12.3.1.3 General Contractors and Landowners
| Jurisdiction | Arizona |
. One of the most fertile sources of third-party claims is the typical large construction project managed by a general contractor under contract with the landowner. A serious construction site injury to a subcontractor’s employee usually results in a lawsuit against the general contractor and the owner.
A substantial body of law has developed nationally and locally concerning the rights of an injured subcontractor’s employee to pursue civilly the general contractor or the landowner for a job site injury. Although the common law on the subject is voluminous, some general principles emerge. The subject is clarified further by a recent opinion of the Arizona Supreme Court.
There is generally no vicarious liability for the negligence of an independent contractor. However, a general contractor may be independently liable for the negligent exercise of retained control over the work of the subcontractors.[175] A general contractor has a duty to provide a reasonably safe workplace for employees of subcontractors.
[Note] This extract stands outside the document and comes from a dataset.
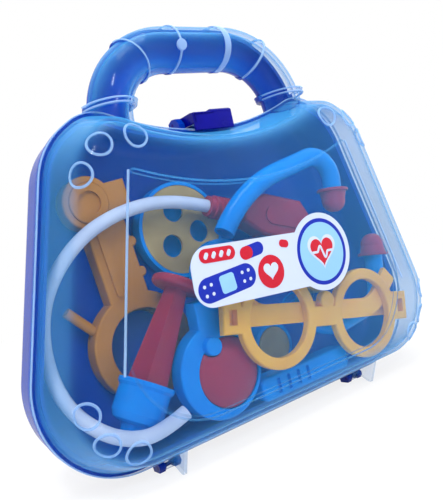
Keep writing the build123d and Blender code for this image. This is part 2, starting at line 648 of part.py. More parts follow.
def build_glasses_front():
    half = RIM_SPACING / 2
    block = Rectangle(*HINGE_BLOCK)
    shape = Rectangle(RIM_SPACING, BRIDGE_HEIGHT) + Pos(2, BRIDGE_HEIGHT / 2 + 2.5) * Circle(4.5)
    for side in (-1, 1):
        shape += Pos(side * half, 0) * Circle(RIM_OUTER_R)
        shape += Pos(side * HINGE_BLOCK_X, HINGE_BLOCK_Y) * block
    for side in (-1, 1):
        shape -= Pos(side * half, 0) * Circle(RIM_INNER_R)
    front = softened(extrude(shape, GLASSES_THICKNESS), 0.9)
    for side in (-1, 1):
        front -= Pos(side * HINGE_BLOCK_X, HINGE_BLOCK_Y) * extrude(Rectangle(*BLOCK_WINDOW), GLASSES_THICKNESS)
        reach = temple_depths(side)
        pin_x = side * HINGE_BLOCK_X
        for edge in (-1, 1):
            ear_y = HINGE_BLOCK_Y + edge * (HINGE_BLOCK[1] - BLOCK_EAR) / 2
            front += Pos(pin_x, ear_y, -reach / 2) * Box(5.0, BLOCK_EAR, reach)
        front -= temple_pin_rod(side, TEMPLE_PIN_R, 1)
    return front_plane(GLASSES_BACK, *GLASSES_PLACE) * front


def temple_pin_rod(side, radius, extra=0.0):
    """The pin of one temple, along local Y."""
    length = HINGE_BLOCK[1] + 2 * extra
    depth = temple_depths(side) - TEMPLE_THICKNESS / 2
    base = Plane(origin=(side * HINGE_BLOCK_X, HINGE_BLOCK_Y - length / 2, -depth), x_dir=(1, 0, 0), z_dir=(0, 1, 0))
    return extrude(base * Circle(radius), length)


def build_temple(side):
    pin_x = -HINGE_BLOCK_X - 2.0
    hook_x, hook_y = TEMPLE_HOOK
    line = FilletPolyline((pin_x, HINGE_BLOCK_Y), (TEMPLE_STRAIGHT, HINGE_BLOCK_Y), (hook_x, hook_y), radius=16)
    shape = trace(line, TEMPLE_HEIGHT)
    bar = extrude(shape, TEMPLE_THICKNESS)
    if side > 0:
        bar = bar.mirror(Plane.YZ)
    bar = Pos(0, 0, -temple_depths(side)) * bar
    bar -= temple_pin_rod(side, TEMPLE_PIN_R + PIN_CLEARANCE, 1)
    return front_plane(GLASSES_BACK, *GLASSES_PLACE) * bar


def build_glasses_pins():
    pins = [temple_pin_rod(side, TEMPLE_PIN_R) for side in (-1, 1)]
    return front_plane(GLASSES_BACK, *GLASSES_PLACE) * (Part() + pins)


# --- Stethoscope -------------------------------------------------------------------------------------
def bend_radii(points, share=0.45):
    """The largest arcs that the runs beside each corner allow."""
    radii = []
    for before, here, after in zip(points, points[1:], points[2:]):
        run_in = Vector(*here) - Vector(*before)
        run_out = Vector(*after) - Vector(*here)
        half_turn = radians(run_in.get_angle(run_out)) / 2
        radii.append(share * min(run_in.length, run_out.length) / tan(half_turn))
    return radii


def build_stethoscope_tube():
    points = [(x, PARTING_Y + depth, z) for x, depth, z in TUBE_ROUTE]
    radii = bend_radii(points)
    line = FilletPolyline(*points, radius=radii)
    tube = sweep(Plane(origin=line @ 0, z_dir=line % 0) * Circle(TUBE_R), path=line)
    print("tube radii", [round(r, 1) for r in radii], "length", round(line.length, 1))
    print("tube volume", round(tube.volume, 1), "section times length", round(3.14159 * TUBE_R**2 * line.length, 1))
    return tube


def build_tube_connector():
    profile = [(-CONNECTOR_LENGTH, 0), (-CONNECTOR_LENGTH, CONNECTOR_R)]
    for rib in range(4):
        start = -CONNECTOR_LENGTH + 2.5 + rib * 3.0
        profile += [(start, CONNECTOR_R), (start + 0.4, CONNECTOR_RIB_R), (start + 1.6, CONNECTOR_RIB_R), (start + 2.0, CONNECTOR_R)]
    profile += [(0, CONNECTOR_R), (0, 0)]
    connector = revolve(make_face(Polyline(*profile, close=True)), Axis.X)
    return front_plane(STETHOSCOPE_DEPTH, *CONNECTOR_PLACE) * connector


def build_stethoscope_body():
    half, length, shoulder = BODY_HALF_HEIGHT, BODY_LENGTH, 13.0
    points = [(0, -5.5), (0, 5.5), (shoulder, half), (length - 6, half), (length, half - 6), (length, 4 - half)]
    points += [(length - 4, -half), (shoulder, -half)]
    body = extrude(make_face(Polyline(*points, close=True)), BODY_THICKNESS / 2, both=True)
    front = body.faces().sort_by(Axis.Z)[-1].edges()
    back = body.faces().sort_by(Axis.Z)[0].edges()
    body = fillet(front + back, 2.0)
    rib = Pos(length / 2 + 4, 0, BODY_THICKNESS / 2 - 1) * extrude(SlotOverall(length - 18, 9), 1.8)
    return front_plane(STETHOSCOPE_DEPTH, *CONNECTOR_PLACE) * (body + rib)


def arm_line(route):
    points = [(x, PARTING_Y + ARM_DEPTH, z) for x, z in route]
    return FilletPolyline(*points, radius=UPPER_ARM_BENDS if route is UPPER_ARM else LOWER_ARM_BENDS)


def build_arm(route):
    line = arm_line(route)
    arm = sweep(Plane(origin=line @ 0, z_dir=line % 0) * Circle(ARM_R), path=line)
    bore_start = Plane(origin=line @ 0, z_dir=line % 0)
    return arm - extrude(bore_start * Circle(ARM_BORE_R), ARM_BORE_DEPTH)


def build_ear_tip(route):
    """A soft bell that the arm's end plugs into, turned about the arm's last run."""
    line = arm_line(route)
    socket_r = ARM_R + FIT_GAP
    top = EAR_TIP_LENGTH - EAR_TIP_SOCKET
    sleeve = [
        (EAR_TIP_R - 0.8, 1.5),
        (EAR_TIP_R, 1.7 - EAR_TIP_SOCKET),
        (EAR_TIP_FLANGE_R, 1.4 - EAR_TIP_SOCKET),
        (EAR_TIP_FLANGE_R, 0.3 - EAR_TIP_SOCKET),
        (EAR_TIP_FLANGE_R - 0.3, -EAR_TIP_SOCKET),
        (socket_r, -EAR_TIP_SOCKET),
        (socket_r, 0),
        (0, 0),
        (0, top),
        (EAR_TIP_HOLE_R, top),
    ]
    bell = Polyline(*sleeve) + ThreePointArc(sleeve[-1], (4.6, top - 1.8), sleeve[0])
    tip = revolve(make_face(bell), Axis.Y)
    direction = line % 1
    seat = Plane(origin=line @ 1, x_dir=(0, 1, 0), z_dir=direction.cross(Vector(0, 1, 0)) * -1)
    return seat * tip


# --- Pieces mostly hidden behind the others -------------------------------------------------------------
def build_loop_tool():
    inner = LOOP_R - LOOP_WIDTH
    ring = extrude(Circle(LOOP_R) - Circle(inner), LOOP_WIDTH)
    for spoke_y in (-5.0, 5.0):
        ring += Pos(0, spoke_y, LOOP_WIDTH / 2) * Box(2 * inner, 2.4, LOOP_WIDTH - 1)
    return front_plane(LOOP_BACK, *LOOP_PLACE) * ring


def build_rear_disc():
    body = softened(disc(REAR_DISC_R, REAR_DISC_THICKNESS), 1.5)
    body -= disc(REAR_DISC_R - 3, 5, REAR_DISC_THICKNESS - 1)
    return front_plane(RESTING_BACK, *REAR_DISC_PLACE) * body


def build_small_disc_holder():
    cup = softened(disc(HOLDER_R, HOLDER_HEIGHT), 1.0)
    cup -= disc(SMALL_DISC_R + FIT_GAP, HOLDER_HEIGHT, HOLDER_HEIGHT - SMALL_DISC_THICKNESS + 0.5)
    return front_plane(HOLDER_BACK, *HOLDER_PLACE) * cup


def build_small_disc():
    plug = disc(SMALL_DISC_R, SMALL_DISC_THICKNESS, HOLDER_HEIGHT - SMALL_DISC_THICKNESS + 0.5)
    return front_plane(HOLDER_BACK, *HOLDER_PLACE) * softened(plug, 0.8)


NODES = {
    "back_shell": build_back_shell,
    "front_cover": build_front_cover,
    "hinge_pin_left": lambda: hinge_pin(-1),
    "hinge_pin_right": lambda: hinge_pin(1),
    "latch": build_latch,
    "latch_pin": build_latch_pin,
    "label": build_label,
    "dish": build_dish,
    "dish_plate": build_dish_plate,
    "viewer_body": build_viewer_body,
    "viewer_lens": build_viewer_lens,
    "viewer_cap": build_viewer_cap,
    "syringe_barrel": build_syringe_barrel,
    "syringe_plunger": build_syringe_plunger,
    "gauge_housing": build_gauge_housing,
    "gauge_dome": build_gauge_dome,
    "gauge_grip": build_gauge_grip,
    "glasses_front": build_glasses_front,
    "glasses_temple_left": lambda: build_temple(-1),
    "glasses_temple_right": lambda: build_temple(1),
    "glasses_pins": build_glasses_pins,
    "stethoscope_tube": build_stethoscope_tube,
    "tube_connector": build_tube_connector,
    "stethoscope_body": build_stethoscope_body,
    "headset_arm_upper": lambda: build_arm(UPPER_ARM),
    "headset_arm_lower": lambda: build_arm(LOWER_ARM),
    "ear_tip_upper": lambda: build_ear_tip(UPPER_ARM),
    "ear_tip_lower": lambda: build_ear_tip(LOWER_ARM),
    "loop_tool": build_loop_tool,
    "rear_disc": build_rear_disc,
    "small_disc_holder": build_small_disc_holder,
    "small_disc": build_small_disc,
}

os.makedirs("parts", exist_ok=True)
for name, build in NODES.items():
    export_step(build(), f"parts/{name}.step")
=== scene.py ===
"""Dresses a toy doctor case: clear cover, blue back shell, handle, latch and the toys packed inside.

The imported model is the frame. Sizes here are millimetres in the model's own axes: X to the right seen
from the cover, Y to the back, Z up. A depth counts from the parting plane between the two shells: to
the back where it is called depth, and to the viewer where its name or comment says forwards.
"""

from __future__ import annotations

import logging
import math
from dataclasses import dataclass, field
from enum import Enum
from typing import Sequence
import bpy
import numpy as np
from mathutils import Matrix, Vector


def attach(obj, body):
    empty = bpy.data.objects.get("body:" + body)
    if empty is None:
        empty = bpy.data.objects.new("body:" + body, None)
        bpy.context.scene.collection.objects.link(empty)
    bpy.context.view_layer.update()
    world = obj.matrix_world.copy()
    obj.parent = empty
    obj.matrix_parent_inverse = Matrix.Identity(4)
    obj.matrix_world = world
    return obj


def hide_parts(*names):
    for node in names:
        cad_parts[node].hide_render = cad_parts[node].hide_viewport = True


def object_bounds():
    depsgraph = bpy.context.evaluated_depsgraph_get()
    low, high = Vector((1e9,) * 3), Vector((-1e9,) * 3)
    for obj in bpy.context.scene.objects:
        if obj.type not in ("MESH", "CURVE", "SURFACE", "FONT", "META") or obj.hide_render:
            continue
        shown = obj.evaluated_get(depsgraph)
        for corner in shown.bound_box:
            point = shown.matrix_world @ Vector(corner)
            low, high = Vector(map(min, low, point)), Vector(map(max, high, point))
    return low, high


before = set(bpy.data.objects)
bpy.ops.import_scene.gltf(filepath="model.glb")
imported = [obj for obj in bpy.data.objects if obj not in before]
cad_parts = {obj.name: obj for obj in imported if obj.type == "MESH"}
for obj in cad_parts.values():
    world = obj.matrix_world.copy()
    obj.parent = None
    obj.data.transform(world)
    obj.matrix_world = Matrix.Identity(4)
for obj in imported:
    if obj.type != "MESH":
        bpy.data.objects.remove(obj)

CAD_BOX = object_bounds()
LOG = logging.getLogger("doctor_case")
MM = 0.001
PARTING_Y = 3.15
DOWN = np.array([0.0, -1.0])
TO_VIEWER = np.array([0.0, -1.0, 0.0])
WHITE = (1.0, 1.0, 1.0, 1.0)


# --- Directions ------------------------------------------------------------------------------------
def unit(way: np.ndarray) -> np.ndarray:
    """A direction, or each row of directions, divided by its length."""
    return way / np.linalg.norm(way, axis=-1, keepdims=True)


def right_of(way: np.ndarray) -> np.ndarray:
    """Flat directions turned a quarter clockwise: (x, y) becomes (y, -x)."""
    return np.stack([way[..., 1], -way[..., 0]], axis=-1)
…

The scope of that duty is defined by the Restatement (Second) of Torts § 414 (1965):
One who entrusts work to an independent contractor but who retains the control of any part of the work, is subject to liability for physical harm to others for whose safety the employer owes a duty to exercise reasonable care, which is caused by his failure to exercise his control with reasonable care.
Under this rule, the crucial questions are what control the general contractor had and whether the general contractor exercised that degree of control with reasonable care.
For years, an ongoing question in this state was whether the general contractor’s retained control over jobsite safety, an obligation usually included as a condition in its contract with the owner, was sufficient to invoke liability under § 414. Previous cases held that retained control over safety, as evidenced by either the general contractor’s contract with the owner or through the distribution of safety pamphlets and the implementation of a safety program at the jobsite, were sufficient to make the general contractor liable in the absence of other evidence of actual detailed control over the work of subcontractors.[176] That position was confirmed by the supreme court in Lewis v. N. J. Riebe Enterprises, Inc.[177]
In Lewis, the scope of the general contractor’s retained control was determined by standard provisions imposing responsibilities for jobsite safety in the American Institute of Architects’...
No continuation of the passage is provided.